Sometimes when creative writers say they don’t notice their own typos, it has a whiff of, well, humblebraggery. They’re on a roll, blinded by their vision — the fingers cannot be stopped, the whole brain engaged in its art. That’s why God invented proofreaders, right? To straighten up the mess of the visionaries. The people who sweep up the mistakes are valued professionals, to be sure, but they are not the artists. They are the people with the golden dustpan and brush.
I’m being cheeky, but not entirely kidding. If these on-a-roll writers have a certain creative je ne sais quoi, do detail-oriented folks have a…little less? I don’t know much of anything about the way the brain processes rules of language, but it got me wondering. Is there a chance the creative side of the brain has to pause, even if just for a moment, to let the grammatical traffic cop do its job before continuing on with an idea? That a bit of creative forward momentum is lost when the brain backspaces to correct spelling, or does a track-switch to fix past tense to present? I’d like to think not, but I really don’t know.
The few times I’ve purposely put myself in a situation to write with maximum spontaneity, I’ve noticed an interesting side effect: the typos and punctuation go to hell. But that’s because I created conditions where I literally cannot see them. When I’m writing a particularly troubling and intense scene — the sort of section that somehow calls for me to constantly to check email or put in a load of laundry or refresh my coffee — my avoidance tendencies call for serious measures. I sit at my desk with the lights dimmed and tie a scarf around my head, just able to peek enough to get my fingers on the right computer keys. Then I set a timer, and can’t get up until it goes off or the scene is finished, whichever comes first.
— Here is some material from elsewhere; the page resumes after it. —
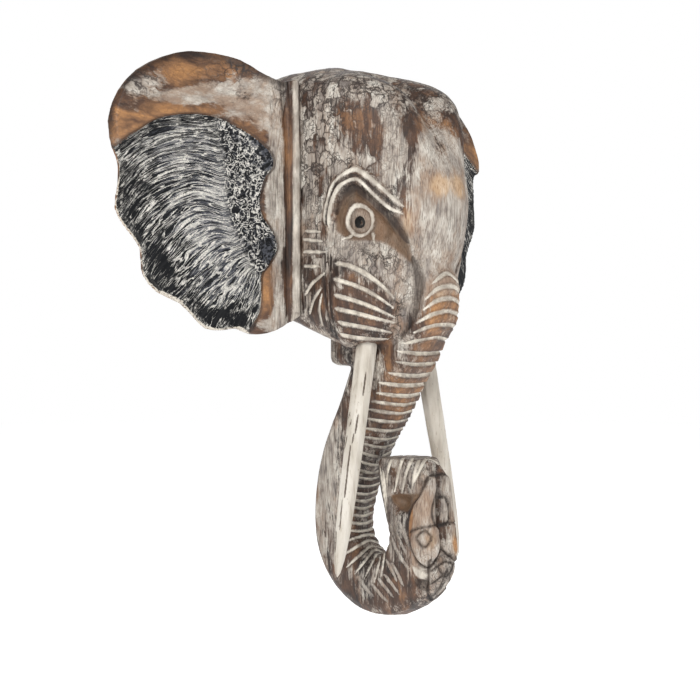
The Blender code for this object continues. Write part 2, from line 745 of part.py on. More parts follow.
def ear_curl(share_out, share_down):
    """How far the rim curls back to the wall here, from 0 to 1."""
    climb = 1 - share_down / 100 * EAR_HEIGHT / EAR_CURL_HEIGHT
    upward = min(1.0, max(0.0, climb)) ** 1.5
    outward = math.sin(math.pi / 2 * min(1.0, max(0.0, share_out / CURL_PEAK)))
    return upward * outward * (1 - 0.4 * max(0.0, share_out - CURL_PEAK) / (100 - CURL_PEAK))


def ear_thickness(share_out, share_down):
    """Board thickness, thinner where the rim nears the wall."""
    curl = min(1.0, 1.6 * ear_curl(share_out, share_down))
    return EAR_THICKNESS + (EAR_RIM_THICKNESS - EAR_THICKNESS) * curl


def ear_normal():
    """Direction that the front of the left ear board faces."""
    return Vector((math.sin(EAR_SWEEP), -math.cos(EAR_SWEEP), 0))


def put_on_side(mesh_data, side):
    """Keep a mesh on the left, or mirror it to the right."""
    if side < 0:
        bmesh.ops.scale(mesh_data, vec=(-1, 1, 1), verts=mesh_data.verts)
        bmesh.ops.reverse_faces(mesh_data, faces=mesh_data.faces)
    return mesh_data


def ear_slab(low_lift, high_lift):
    """Curved slab as large as the ear; each lift is a function or a number."""
    outs = [-14, 4, 17, 30, 44, 60, 80, 112]
    downs = [-9, 0, 8, 17, 28, 42, 75, 112]
    mesh_data = bmesh.new()
    sheets = []
    for lift in (low_lift, high_lift):
        sheets.append([
            [mesh_data.verts.new(ear_point(t, d, lift(t, d) if callable(lift) else lift)) for t in outs]
            for d in downs
        ])
    low, high = sheets
    rows, columns = len(downs), len(outs)
    for i in range(rows - 1):
        for j in range(columns - 1):
            for sheet in sheets:
                corners = (sheet[i][j], sheet[i][j + 1], sheet[i + 1][j + 1], sheet[i + 1][j])
                mesh_data.faces.new(corners[:3])
                mesh_data.faces.new((corners[0], corners[2], corners[3]))
    border = [(0, j) for j in range(columns - 1)]
    border += [(i, columns - 1) for i in range(rows - 1)]
    border += [(rows - 1, j) for j in range(columns - 1, 0, -1)]
    border += [(i, 0) for i in range(rows - 1, 0, -1)]
    for (i0, j0), (i1, j1) in zip(border, border[1:] + border[:1]):
        mesh_data.faces.new((low[i0][j0], low[i1][j1], high[i1][j1], high[i0][j0]))
    return mesh_data


def ear_outline_prism(line):
    """Upright prism over an outline, deeper than the whole ear."""
    reach = EAR_SEAT_DEPTH * 3
    mesh_data = bmesh.new()
    rims = []
    for y in (reach, -reach):
        rims.append([mesh_data.verts.new(Vector((*ear_point(t, d, 0).xz, y)).xzy) for t, d in line])
    mesh_data.faces.new(rims[0])
    mesh_data.faces.new(list(reversed(rims[1])))
    for i in range(len(line)):
        j = (i + 1) % len(line)
        mesh_data.faces.new((rims[0][i], rims[0][j], rims[1][j], rims[1][i]))
    return mesh_data


def ear_flutes():
    """Curved cuts that fan from the rough patch to the wavy edge."""
    mesh_data = bmesh.new()
    normal = ear_normal()
    for i in range(FLUTE_COUNT):
        share = (i + 0.35) / FLUTE_COUNT
        start = spline_point(FLUTE_STARTS, share * (len(FLUTE_STARTS) - 1))
        end = spline_point(FLUTE_ENDS, share * (len(FLUTE_ENDS) - 1))
        line = []
        for k in range(6):
            place = k / 5
            bow = FLUTE_RISE * 4 * place * (1 - place)
            t = start[0] + (end[0] - start[0]) * place
            d = start[1] + (end[1] - start[1]) * place - bow
            line.append(ear_point(t, d, -FIELD_RECESS))
        add_stroke(mesh_data, line, [normal] * len(line), FLUTE_WIDTH, FLUTE_DEPTH)
    return mesh_data


def joint_bar(from_joint, radius, lift, low_share, high_share):
    """Round bar that follows the ear's face beside the joint."""
    share = 100 * from_joint / EAR_WIDTH
    steps = 9
    sides = 8
    rings = []
    for i in range(steps + 1):
        centre = ear_point(share, low_share + (high_share - low_share) * i / steps, lift)
        rings.append([
            centre + Vector((math.cos(a), math.sin(a), 0)) * radius
            for a in (2 * math.pi * k / sides for k in range(sides))
        ])
    return loft(rings)


def joint_block():
    """Block that trims the ear to the flat side of the head."""
    mesh_data = bmesh.new()
    size = 2 * EAR_HEIGHT
    edge = HEAD_HALF_WIDTH + JOINT_GAP
    place = Matrix.Translation((edge - size / 2, -EAR_SEAT_DEPTH, 0))
    bmesh.ops.create_cube(mesh_data, size=size, matrix=place)
    return mesh_data


def make_ear(name, side):
    """One ear board with its bead, groove, sunk field and flutes."""

    def piece(label, mesh_data):
        return to_object(f"{name} {label}", put_on_side(mesh_data, side))

    board = ear_slab(lambda t, d: -ear_thickness(t, d), 0.0)
    ear = to_object(name, put_on_side(board, side), "ear")
    combine(ear, "INTERSECT", piece("outline", ear_outline_prism(smooth_line(EAR_OUTLINE, 2))))
    bead = joint_bar(BEAD_RADIUS * 0.9, BEAD_RADIUS, -BEAD_RADIUS * 0.35, 92.2, 7.6)
    combine(ear, "UNION", piece("bead", bead))
    groove = joint_bar(GROOVE_FROM_JOINT, GROOVE_RADIUS, GROOVE_RADIUS * 0.35, 108, -8)
    combine(ear, "DIFFERENCE", piece("groove", groove))
    field = piece("field", ear_slab(-FIELD_RECESS, EAR_THICKNESS))
    field_line = smooth_line(FIELD_EDGE, 2) + [(27, 110), (110, 110), (110, 36)]
    combine(field, "INTERSECT", piece("field outline", ear_outline_prism(field_line)))
    combine(ear, "DIFFERENCE", field)
    combine(ear, "DIFFERENCE", piece("flutes", ear_flutes()))
    combine(ear, "DIFFERENCE", piece("joint", joint_block()))
    return ear


def make_head():
    """Head, trunk and jaw as one carved block."""
    head = make_head_block()
    combine(head, "UNION", make_trunk())
    combine(head, "UNION", make_jaw())
    combine(head, "UNION", to_object("lobes", mirrored(make_lobes())))
    combine(head, "DIFFERENCE", make_sockets())
    combine(head, "UNION", make_eye_ring())
    for index, shares in enumerate(BROW_RIDGES):
        ridge = bmesh.new()
        add_ridge(ridge, shares, BROW_RADIUS)
        combine(head, "UNION", to_object(f"brow {index + 1}", mirrored(ridge)))
    combine(head, "DIFFERENCE", make_pupils())
    combine(head, "DIFFERENCE", make_face_strokes())
    combine(head, "DIFFERENCE", make_curl_eyes())
    combine(head, "DIFFERENCE", make_fold_strokes())
    combine(head, "DIFFERENCE", make_hollow())
    for side, label in ((-1, "right"), (1, "left")):
        combine(head, "DIFFERENCE", to_object(f"{label} tusk socket", tusk_mesh(side, JOINT_GAP)))
    return head


def main():
    """Build the whole mask."""
    clear_scene()
    make_head()
    for side, label in ((-1, "right"), (1, "left")):
        make_ear(f"{label}_ear", side)
        to_object(f"{label}_tusk", tusk_mesh(side, 0.0), "tusk")


main()
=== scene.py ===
"""Dress the carved elephant mask: fine relief, worn paint, soft light and camera.

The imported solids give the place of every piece.  Each one is copied, remeshed
fine enough to carve, and then worked like wood: knife cuts, ridges, hollows
and flutes are lines and outlines laid on the copy's surface, and each leaves a
paint mask that the materials read.  Lines on the visible side are given in
steps of the flat picture that the mask makes at the viewpoint, 700 across, and
are traced back to the surface; the other side is worked as its mirror image.
"""

import logging
import math
from dataclasses import dataclass, field
from enum import Enum

import bpy
import numpy as np
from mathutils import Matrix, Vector
from mathutils.bvhtree import BVHTree
from mathutils.kdtree import KDTree


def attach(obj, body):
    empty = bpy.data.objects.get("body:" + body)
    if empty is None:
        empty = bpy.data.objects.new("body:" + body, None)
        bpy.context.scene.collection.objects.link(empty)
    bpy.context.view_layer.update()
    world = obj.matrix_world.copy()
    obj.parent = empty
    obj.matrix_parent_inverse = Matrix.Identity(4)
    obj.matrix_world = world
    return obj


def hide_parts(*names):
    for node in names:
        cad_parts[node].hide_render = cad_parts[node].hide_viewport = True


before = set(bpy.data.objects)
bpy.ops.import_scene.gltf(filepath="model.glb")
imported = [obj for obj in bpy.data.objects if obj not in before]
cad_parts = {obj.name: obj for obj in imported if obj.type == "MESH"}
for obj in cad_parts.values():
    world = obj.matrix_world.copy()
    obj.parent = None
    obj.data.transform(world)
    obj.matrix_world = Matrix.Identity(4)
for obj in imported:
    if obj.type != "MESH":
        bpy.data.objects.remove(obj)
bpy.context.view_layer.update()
LOG = logging.getLogger("elephant_mask")

MM = 0.001
BODY = "root"
SMALLEST = 1e-6
Array = np.ndarray
Piece = bpy.types.Object
Socket = bpy.types.NodeSocket
Places = tuple[tuple[float, float], ...]
Dabs = dict[str, tuple[tuple[float, ...], ...]]
Colour = tuple[float, float, float]
WHITE: Colour = (1.0, 1.0, 1.0)


class Side(Enum):
    """Side of the elephant, with the sign of its x."""

    RIGHT = -1
    LEFT = 1


# ----------------------------------------------------------------- geometry


@dataclass(frozen=True)
class Viewpoint:
    """Where the mask is looked at from, and the flat picture it makes there."""

    eye: tuple[float, float, float] = (-1.0681, -1.1312, -0.160)
    turn: float = math.radians(45.0)
    dip: float = math.radians(1.79)
    steps: float = 1601.0
    middle: float = 350.0

    def axes(self) -> tuple[Array, Array, Array]:
        """Return the directions to the right, up and ahead."""
        ahead = np.array([
            math.sin(self.turn) * math.cos(self.dip),
            math.cos(self.turn) * math.cos(self.dip),
            -math.sin(self.dip),
        ])
        right = np.array([math.cos(self.turn), -math.sin(self.turn), 0.0])
        return right, np.cross(right, ahead), ahead

    def project(self, points: Array) -> Array:
        """Place points in the picture.

        Args:
            points: Points in space, one per row.

        Returns:
            Across and down in picture steps, one row per point.
        """
        right, up, ahead = self.axes()
        away = points - np.array(self.eye)
        deep = away @ ahead
        across = self.middle + self.steps * (away @ right) / deep
        down = self.middle - self.steps * (away @ up) / deep
        return np.column_stack((across, down))

    def ray(self, place: Array) -> Vector:
        """Return the direction in which a place of the picture lies."""
        right, up, ahead = self.axes()
        x = (place[0] - self.middle) / self.steps
        y = (self.middle - place[1]) / self.steps
        return Vector(ahead + right * x + up * y).normalized()


VIEW = Viewpoint()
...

The writing is free-association and messy, but readable (I learned on the old Driver’s Ed model of high school typing, to each key there’s a finger). When I edit the scene I find I’ve rarely capitalized and sometimes skipped punctuation altogether, because I hadn’t wanted to risk getting my hands misplaced on the keys. I also find I’m much more mentally spent after a half hour writing this way — maybe because there were none of those traffic-cop breaks for punctuation, spelling, and so on. The idea is full throttle, no second thoughts, no fixing as you go.
I can’t say there’s much text that remains intact from those scenes. Reading the spontaneous sloppy prose is like chasing a rabbit narrator through the underbrush. But the direction of the idea, the flow, the energy of it, is usually a keeper.
There’s a lovely irony here, of course, that a detail-disciplined person might have to take draconian disciplinary measures like a blindfold in order to let go. But that’s one of the delicious differences I’ve found between journalism and novel-writing. There are any number of messy, sometimes contradictory ways people go about getting their words out of their heads and onto paper. The world of fiction can be full of contradictions. And so can the process of creating it.